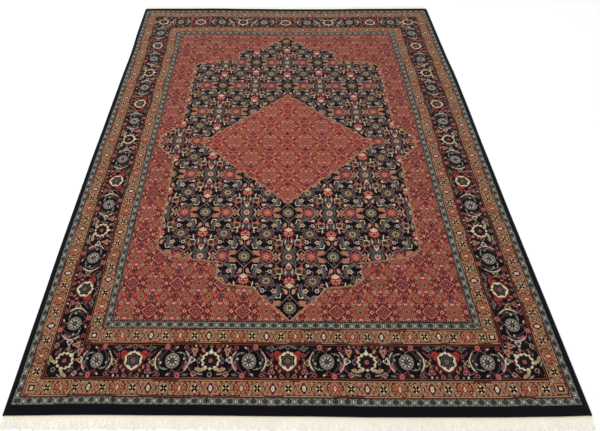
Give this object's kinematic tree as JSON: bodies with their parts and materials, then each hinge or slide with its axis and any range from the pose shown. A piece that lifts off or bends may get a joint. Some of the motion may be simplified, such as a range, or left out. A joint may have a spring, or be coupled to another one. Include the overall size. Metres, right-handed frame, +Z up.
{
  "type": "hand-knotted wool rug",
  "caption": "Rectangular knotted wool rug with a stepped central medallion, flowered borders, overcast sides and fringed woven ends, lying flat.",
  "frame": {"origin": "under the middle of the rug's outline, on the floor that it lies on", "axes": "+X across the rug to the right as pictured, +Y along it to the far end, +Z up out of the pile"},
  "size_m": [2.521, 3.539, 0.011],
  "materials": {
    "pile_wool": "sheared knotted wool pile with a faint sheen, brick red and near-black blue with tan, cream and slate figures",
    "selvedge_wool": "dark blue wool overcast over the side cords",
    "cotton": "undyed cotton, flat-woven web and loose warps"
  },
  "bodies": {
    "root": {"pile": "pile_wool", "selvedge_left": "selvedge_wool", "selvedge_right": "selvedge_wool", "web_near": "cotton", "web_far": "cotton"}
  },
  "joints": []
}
• • • •
● **Exercise prompt**
Return every line of the material exactly.

● **Answer to the task**
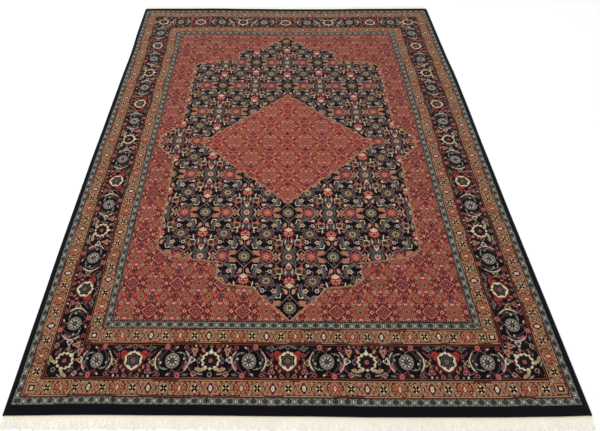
Give this object's kinematic tree as JSON: bodies with their parts and materials, then each hinge or slide with its axis and any range from the pose shown. A piece that lifts off or bends may get a joint. Some of the motion may be simplified, such as a range, or left out. A joint may have a spring, or be coupled to another one. Include the overall size. Metres, right-handed frame, +Z up.
{
  "type": "hand-knotted wool rug",
  "caption": "Rectangular knotted wool rug with a stepped central medallion, flowered borders, overcast sides and fringed woven ends, lying flat.",
  "frame": {"origin": "under the middle of the rug's outline, on the floor that it lies on", "axes": "+X across the rug to the right as pictured, +Y along it to the far end, +Z up out of the pile"},
  "size_m": [2.521, 3.539, 0.011],
  "materials": {
    "pile_wool": "sheared knotted wool pile with a faint sheen, brick red and near-black blue with tan, cream and slate figures",
    "selvedge_wool": "dark blue wool overcast over the side cords",
    "cotton": "undyed cotton, flat-woven web and loose warps"
  },
  "bodies": {
    "root": {"pile": "pile_wool", "selvedge_left": "selvedge_wool", "selvedge_right": "selvedge_wool", "web_near": "cotton", "web_far": "cotton"}
  },
  "joints": []
}